Foot on the peg!, Alli Klein

Place Your Foot

Place your left foot on the motorcycle’s side stand with the back middle of your foot straddling the end of the peg. 

Hands on!, Alli Klein

Grab the Handlebar and Rear Fender

With your right hand, grab the handlebar furthest from you. With your left hand, grab the tail section or rear fender of the motorcycle. 

Lift and twist!, Alli Klein

Lift and Twist

Tilt the motorcycle just off the ground using the kickstand as a fulcrum and turn the entire motorcycle in the direction of travel. Repeat as necessary.

That’s it. It’s that easy. You’re done.


Here’s me actually turning a bike.

FAQs About Turning a Motorcycle Using its Kickstand

You’ve got questions. The Drive has answers.

Q: So the bike’s not going to tip and fall over?

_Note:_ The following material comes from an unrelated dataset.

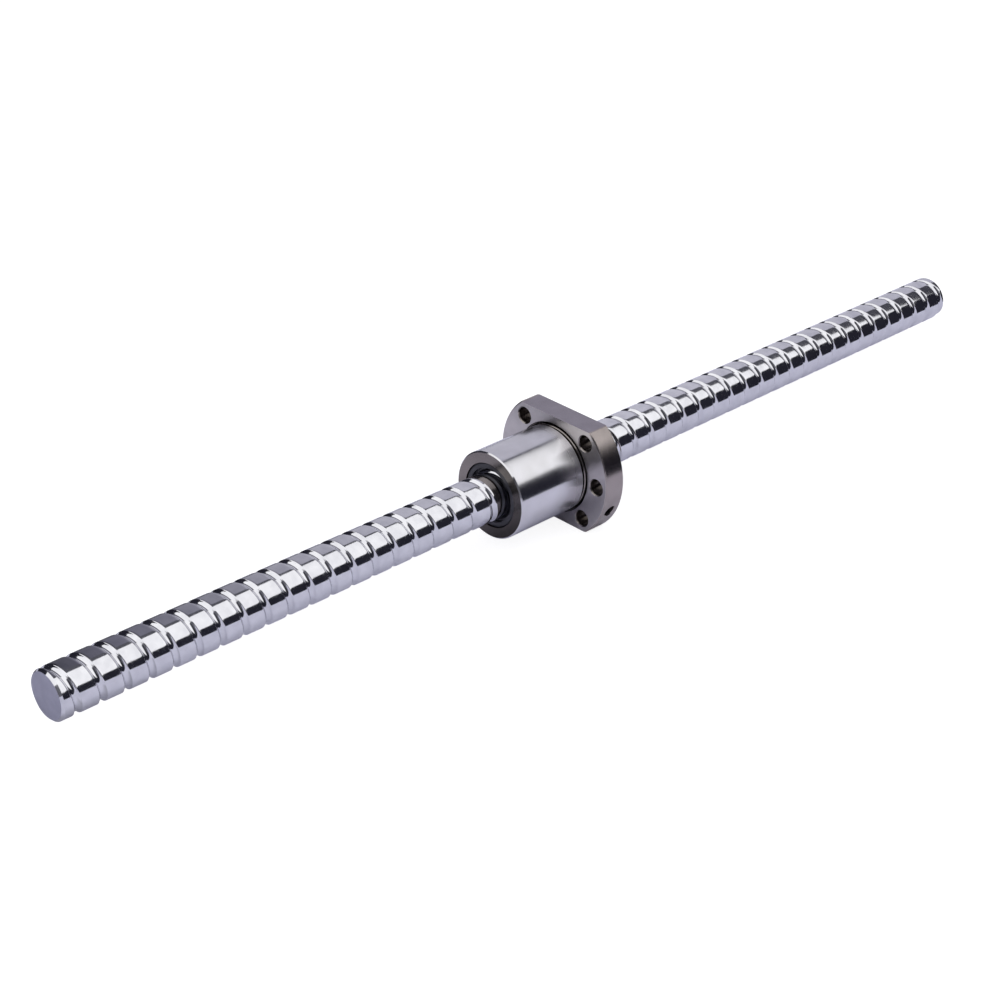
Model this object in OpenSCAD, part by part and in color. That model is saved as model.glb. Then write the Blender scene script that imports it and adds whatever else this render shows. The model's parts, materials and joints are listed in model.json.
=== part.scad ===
/* [Screw] */
// Outer diameter of the screw over its lands
screw_d = 19.2; // [19:0.1:19.4]
// Travel of the nut for one turn of the screw
lead = 10; // [9:0.5:12]
// Length of the screw
screw_len = 488.5; // [300:0.5:500]
// How far the screw reaches out in front of the nut's mounting face
screw_front = 237.5; // [150:0.5:240]
// Chamfer at both ends of the screw
screw_chamfer = 0.7; // [0.2:0.1:1]
// Angle about the axis where the ball track crosses the mounting face
track_phase = -115; // [-180:1:180]

/* [Balls] */
// Diameter of one ball
ball_d = 3.175; // [2.9:0.025:3.3]
// Diameter of the circle that the centres of the loaded balls follow
ball_circle_d = 20.3; // [20.2:0.05:20.6]
// Free space between a ball and the track
track_clear = 0.1; // [0.08:0.01:0.15]
// Least free space between neighbouring balls
ball_gap = 0.12; // [0.08:0.01:0.5]
// Turns of the loaded track between the two deflectors, in degrees
track_sweep = 980; // [960:1:1000]

/* [Nut body] */
// Diameter of the round body that fits the housing
body_d = 36; // [35.4:0.1:40]
// Length of the body in front of the flange
body_len = 35; // [34.5:0.5:40]
// Bore of the nut over the screw's lands
nut_bore_d = 20.6; // [20.5:0.05:20.8]
// Chamfer at the outer edges of the body and of the boss
body_chamfer = 0.5; // [0.2:0.1:1]
// Diameter of the boss behind the flange
boss_d = 35; // [35:0.1:38]
// Length of the boss behind the flange
boss_len = 7; // [6.5:0.5:10]
// Radius of the round undercut at the root of the flange
undercut_r = 1; // [0.7:0.1:1.2]
// How far the middle of the undercut lies in front of the flange
undercut_x = 0.65; // [0.4:0.05:0.8]
// How far the middle of the undercut lies outside the body
undercut_y = 0.2; // [0:0.05:0.4]

/* [Flange] */
// Outer diameter of the flange
flange_d = 58; // [56:0.5:66]
// Thickness of the flange
flange_t = 10; // [9:0.5:14]
// Distance between the two flats of the flange
flat_width = 44; // [42:0.5:48]
// Chamfer on the rims of the flange
flange_chamfer = 0.5; // [0.2:0.1:1]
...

A: If you pull it too far forward, it can, but if you balance the bike on the kickstand correctly, you’re golden.

Q: Can’t I just buy front and rear motorcycle stands?

A: You can, but they’re expensive. This only costs you 30 seconds of your time. 

Q: Will the motorcycle start with the kickstand down?

A: It probably will, but it will die if you try to put it into gear and head off. 

Q: Will this method work with a center stand?

A: You won’t need to use your foot to balance the bike if your motorcycle has a center stand.